## Saved entries

================

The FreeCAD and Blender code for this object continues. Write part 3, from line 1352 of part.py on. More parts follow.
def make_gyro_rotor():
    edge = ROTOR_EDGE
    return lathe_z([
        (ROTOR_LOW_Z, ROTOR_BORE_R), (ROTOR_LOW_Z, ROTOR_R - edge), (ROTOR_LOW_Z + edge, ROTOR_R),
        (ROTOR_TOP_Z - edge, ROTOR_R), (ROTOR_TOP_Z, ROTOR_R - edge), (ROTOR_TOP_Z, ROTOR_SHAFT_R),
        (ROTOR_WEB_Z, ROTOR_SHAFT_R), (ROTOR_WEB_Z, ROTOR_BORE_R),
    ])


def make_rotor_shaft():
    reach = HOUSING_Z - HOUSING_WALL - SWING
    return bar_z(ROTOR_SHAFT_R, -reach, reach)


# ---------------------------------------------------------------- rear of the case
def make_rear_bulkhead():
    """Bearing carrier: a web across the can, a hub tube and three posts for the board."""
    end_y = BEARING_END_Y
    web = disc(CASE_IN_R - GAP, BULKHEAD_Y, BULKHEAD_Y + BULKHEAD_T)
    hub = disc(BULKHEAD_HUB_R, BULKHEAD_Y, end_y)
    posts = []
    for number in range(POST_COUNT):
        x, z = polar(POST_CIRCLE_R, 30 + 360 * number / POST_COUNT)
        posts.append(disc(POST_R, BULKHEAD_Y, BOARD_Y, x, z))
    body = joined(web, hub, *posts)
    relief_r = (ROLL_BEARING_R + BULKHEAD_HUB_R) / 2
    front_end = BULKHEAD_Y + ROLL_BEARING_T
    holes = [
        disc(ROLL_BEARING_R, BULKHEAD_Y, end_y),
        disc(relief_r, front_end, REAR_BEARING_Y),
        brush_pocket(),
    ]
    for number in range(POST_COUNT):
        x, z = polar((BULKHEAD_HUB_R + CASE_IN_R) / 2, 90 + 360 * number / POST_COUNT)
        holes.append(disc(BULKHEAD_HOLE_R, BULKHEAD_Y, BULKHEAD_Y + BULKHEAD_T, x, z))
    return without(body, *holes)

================

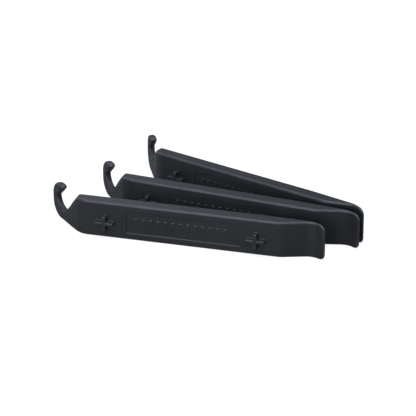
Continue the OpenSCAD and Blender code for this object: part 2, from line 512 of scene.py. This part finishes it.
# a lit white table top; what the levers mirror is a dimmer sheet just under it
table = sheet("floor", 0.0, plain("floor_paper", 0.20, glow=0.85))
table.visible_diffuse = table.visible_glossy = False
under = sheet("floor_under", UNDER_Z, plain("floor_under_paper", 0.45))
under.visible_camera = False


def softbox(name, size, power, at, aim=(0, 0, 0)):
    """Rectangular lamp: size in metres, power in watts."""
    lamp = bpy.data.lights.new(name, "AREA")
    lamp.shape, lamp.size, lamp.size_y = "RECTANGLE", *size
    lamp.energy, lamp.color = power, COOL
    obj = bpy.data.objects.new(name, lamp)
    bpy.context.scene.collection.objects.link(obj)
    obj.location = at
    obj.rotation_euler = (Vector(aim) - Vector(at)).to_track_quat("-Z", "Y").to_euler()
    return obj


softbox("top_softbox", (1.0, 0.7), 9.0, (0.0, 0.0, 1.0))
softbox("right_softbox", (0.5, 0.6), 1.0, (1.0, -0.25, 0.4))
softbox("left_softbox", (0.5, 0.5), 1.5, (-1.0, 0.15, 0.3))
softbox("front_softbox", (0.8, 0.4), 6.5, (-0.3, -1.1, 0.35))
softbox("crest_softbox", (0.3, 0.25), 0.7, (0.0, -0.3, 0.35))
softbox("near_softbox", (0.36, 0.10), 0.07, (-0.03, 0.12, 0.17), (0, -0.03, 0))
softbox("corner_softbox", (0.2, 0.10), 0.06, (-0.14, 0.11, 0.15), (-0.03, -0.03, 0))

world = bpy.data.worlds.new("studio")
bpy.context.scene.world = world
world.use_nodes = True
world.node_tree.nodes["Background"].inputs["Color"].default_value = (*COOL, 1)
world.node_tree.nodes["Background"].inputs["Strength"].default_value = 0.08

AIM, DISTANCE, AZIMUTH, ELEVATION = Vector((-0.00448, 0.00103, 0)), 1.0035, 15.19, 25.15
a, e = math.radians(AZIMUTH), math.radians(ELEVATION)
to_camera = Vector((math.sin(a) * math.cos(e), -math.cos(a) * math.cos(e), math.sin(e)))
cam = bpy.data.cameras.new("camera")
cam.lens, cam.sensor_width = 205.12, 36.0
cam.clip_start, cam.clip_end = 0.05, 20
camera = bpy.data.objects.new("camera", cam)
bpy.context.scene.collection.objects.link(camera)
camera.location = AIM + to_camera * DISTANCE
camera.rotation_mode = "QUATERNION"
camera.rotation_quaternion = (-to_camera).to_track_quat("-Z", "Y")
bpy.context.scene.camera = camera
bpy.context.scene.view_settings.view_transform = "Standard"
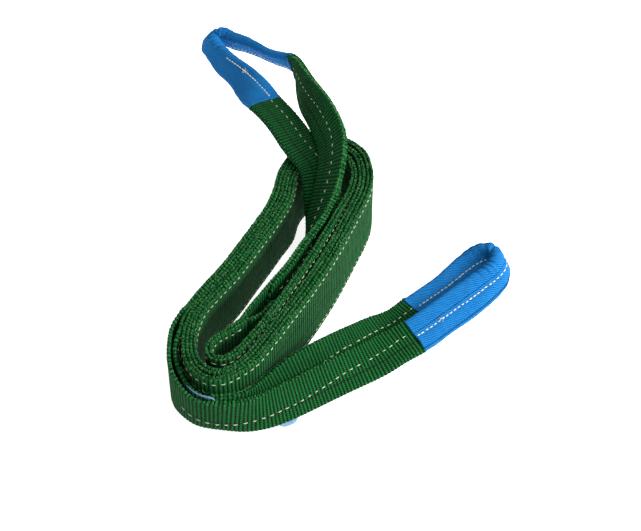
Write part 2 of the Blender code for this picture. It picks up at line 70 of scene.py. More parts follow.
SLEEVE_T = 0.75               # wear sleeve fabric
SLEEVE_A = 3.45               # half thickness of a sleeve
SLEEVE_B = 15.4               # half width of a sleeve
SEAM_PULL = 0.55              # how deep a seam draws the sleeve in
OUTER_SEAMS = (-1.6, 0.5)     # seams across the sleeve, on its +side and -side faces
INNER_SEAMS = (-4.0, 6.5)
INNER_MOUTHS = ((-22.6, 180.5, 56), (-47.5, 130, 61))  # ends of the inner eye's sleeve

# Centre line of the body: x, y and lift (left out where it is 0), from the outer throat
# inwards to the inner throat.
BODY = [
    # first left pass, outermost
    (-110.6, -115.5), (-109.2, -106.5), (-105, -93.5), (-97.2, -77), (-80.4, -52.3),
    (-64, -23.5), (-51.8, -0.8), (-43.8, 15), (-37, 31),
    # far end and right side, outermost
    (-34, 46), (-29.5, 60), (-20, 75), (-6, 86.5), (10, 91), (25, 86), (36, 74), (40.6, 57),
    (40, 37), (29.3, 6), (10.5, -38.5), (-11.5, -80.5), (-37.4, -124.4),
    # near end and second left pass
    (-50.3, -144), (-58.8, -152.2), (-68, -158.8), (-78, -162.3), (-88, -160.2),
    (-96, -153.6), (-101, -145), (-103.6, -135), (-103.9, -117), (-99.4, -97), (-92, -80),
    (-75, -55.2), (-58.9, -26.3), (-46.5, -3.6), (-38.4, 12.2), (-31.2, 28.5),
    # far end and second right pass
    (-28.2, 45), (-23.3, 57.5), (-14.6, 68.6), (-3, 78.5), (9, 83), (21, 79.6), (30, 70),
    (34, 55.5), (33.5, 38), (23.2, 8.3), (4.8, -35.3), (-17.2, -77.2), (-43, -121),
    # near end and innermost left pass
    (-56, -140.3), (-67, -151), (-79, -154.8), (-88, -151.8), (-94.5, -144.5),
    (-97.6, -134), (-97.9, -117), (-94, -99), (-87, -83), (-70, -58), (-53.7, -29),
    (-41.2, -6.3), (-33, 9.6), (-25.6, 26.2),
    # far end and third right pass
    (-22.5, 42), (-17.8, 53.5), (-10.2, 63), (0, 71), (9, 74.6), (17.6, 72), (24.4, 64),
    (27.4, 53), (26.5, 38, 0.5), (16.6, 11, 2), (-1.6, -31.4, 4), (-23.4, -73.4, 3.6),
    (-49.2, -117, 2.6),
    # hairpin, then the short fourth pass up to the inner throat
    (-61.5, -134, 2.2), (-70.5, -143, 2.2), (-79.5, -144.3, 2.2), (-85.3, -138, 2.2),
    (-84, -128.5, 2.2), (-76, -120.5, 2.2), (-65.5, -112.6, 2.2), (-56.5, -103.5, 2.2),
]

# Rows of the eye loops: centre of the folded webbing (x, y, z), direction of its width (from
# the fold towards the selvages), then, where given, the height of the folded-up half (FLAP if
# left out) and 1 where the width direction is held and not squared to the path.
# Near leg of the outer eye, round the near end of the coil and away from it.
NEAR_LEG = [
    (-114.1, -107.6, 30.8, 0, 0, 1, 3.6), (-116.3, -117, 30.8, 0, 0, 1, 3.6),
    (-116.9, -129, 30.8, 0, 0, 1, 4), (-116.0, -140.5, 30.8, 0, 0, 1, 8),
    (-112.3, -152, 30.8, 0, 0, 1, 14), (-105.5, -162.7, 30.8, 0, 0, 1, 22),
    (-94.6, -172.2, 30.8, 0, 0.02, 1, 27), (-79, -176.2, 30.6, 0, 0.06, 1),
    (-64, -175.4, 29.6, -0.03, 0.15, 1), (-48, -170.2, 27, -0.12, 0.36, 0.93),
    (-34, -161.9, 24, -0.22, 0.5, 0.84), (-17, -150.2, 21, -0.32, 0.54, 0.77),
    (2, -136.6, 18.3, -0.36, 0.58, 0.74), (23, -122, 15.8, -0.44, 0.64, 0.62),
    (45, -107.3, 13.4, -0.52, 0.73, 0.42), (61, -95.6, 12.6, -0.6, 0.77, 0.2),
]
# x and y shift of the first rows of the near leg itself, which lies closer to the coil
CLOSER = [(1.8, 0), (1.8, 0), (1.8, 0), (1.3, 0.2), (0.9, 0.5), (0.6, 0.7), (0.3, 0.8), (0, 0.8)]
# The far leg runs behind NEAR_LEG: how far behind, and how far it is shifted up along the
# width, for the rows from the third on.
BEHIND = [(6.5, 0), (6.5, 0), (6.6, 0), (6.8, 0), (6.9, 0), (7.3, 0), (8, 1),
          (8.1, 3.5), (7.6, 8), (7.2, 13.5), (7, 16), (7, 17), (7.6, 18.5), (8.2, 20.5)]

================

## TASK TO CARRY OUT
Of the lines in the data, how many hold the string "Blender"? State the number, nothing else.

## REPLY TO THE EXERCISE
3